The ‘Ky Linh Giap Thin’ or Sacred Dragon Figurine in ceramics created by artisan Pham Viet Khoa based on the dragon prototype of the early Le Dynasty (1428 – 1527). Photo: Huy Pham

Every day in his workshop, Khoa and his five artisans take turns meticulously handling different stages of the process.

“On average, each craftsman needs eight to 10 hours of continuous work to paint four to five gold seals. So we have to work overtime, from morning to night, to fulfill orders on time,” he said, adding that shaping the clay core is an important step in making the products look like the original and have the characteristics of the Vietnamese dragon, but not those of other countries.

Unlike the seal, there is no mold for the dragon-shaped hilt, so the craftsmen have to make the head, the two body parts, the legs, and the tail of the dragon separately and then attach them to the square seal. Khoa’s workshop produces 20-30 raw cores a day, which are then coated with the recently restored royal enamel.

The seals are then baked for around five days. Next, instead of gilding the entire seal, the craftsmen use a 24-carat gold plating solution to paint on the dragon, which is made up of up to 1,000 details. Finally, the seals are fired again for six to eight hours to make the lines appear sharp.

These exquisite dragons from the early Le dynasty have curly whiskers, round eyes, a pearl in their mouths, and five-clawed feet.

A Sacred Dragon Figurine is the embodiment of excellence in pottery. The clay is extracted from a sacred site in Quang Ninh Province, mixed with water from the Red River, and skillfully kneaded by the hands of artisans born in the year of the Dragon, making the pieces sacred.

“The collection entitled Sacred Dragon Figurines is a milestone that heralds a new era of prosperity. Each product would be delivered to consumers in 99 days, from the first design drawings until it is taken out of the kiln, or 24 stages of elaborate creation,” he explained.

The finished products should have a bright, even layer of enamel and clear, shiny gold lines with no burnt spots. Three sides of the cubic seal are embossed with the three Vietnamese words An or peaceful, Thuan or smooth, and Phat or prosperous, while the fourth side has an image of a carp turning into a dragon, symbolizing transformation and transition to a new era. Each seal costs between VND9 million (US$368) and VND12 million ($490).

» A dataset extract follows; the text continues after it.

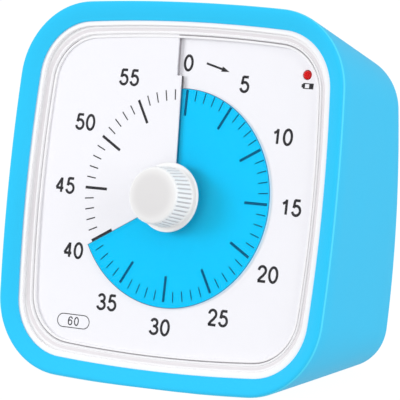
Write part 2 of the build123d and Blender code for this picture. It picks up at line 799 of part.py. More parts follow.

The ‘Hoang De Chi Bao’ or Gold Emperor’s Seal was cast in 1823. Photo: Dan Tri

The ‘Hoang De Chi Bao’ golden seal was a symbol of political power in the Nguyen dynasty. It consists of a majestic dragon resting on a square base measuring 10.4 cm high, 13.8 cm long, and 13.7 cm wide.

The royal object was passed down from the second Nguyen emperor, Minh Mang (1791-1841), through 10 more to the last, Bao Dai (1913-1997). His second wife, Bui Mong Diep, brought the seal – along with two imperial swords – to France when Bao Dai’s family fled into exile in the mid-1950s.

On November 18, 2023, the ‘Hoang De Chi Bao’ golden seal was returned to Vietnam after Vietnamese businessman Nguyen The Hong, Chairman of the Kinh Bac Antiquities Collection and Research Association, bought the royal treasure for VND153 billion ($6.23 million) from Paris-based Millon Auction House.

Vietnam’s Ministry of Culture, Sports and Tourism, Ministry of Foreign Affairs, Ministry of Justice, Ministry of Finance, Ministry of Public Security, and museum experts were also involved in negotiating the purchase. The seal is currently kept at the Nam Hong Royal Museum in Dinh Bang Ward, Tu Son District, Bac Ninh Province.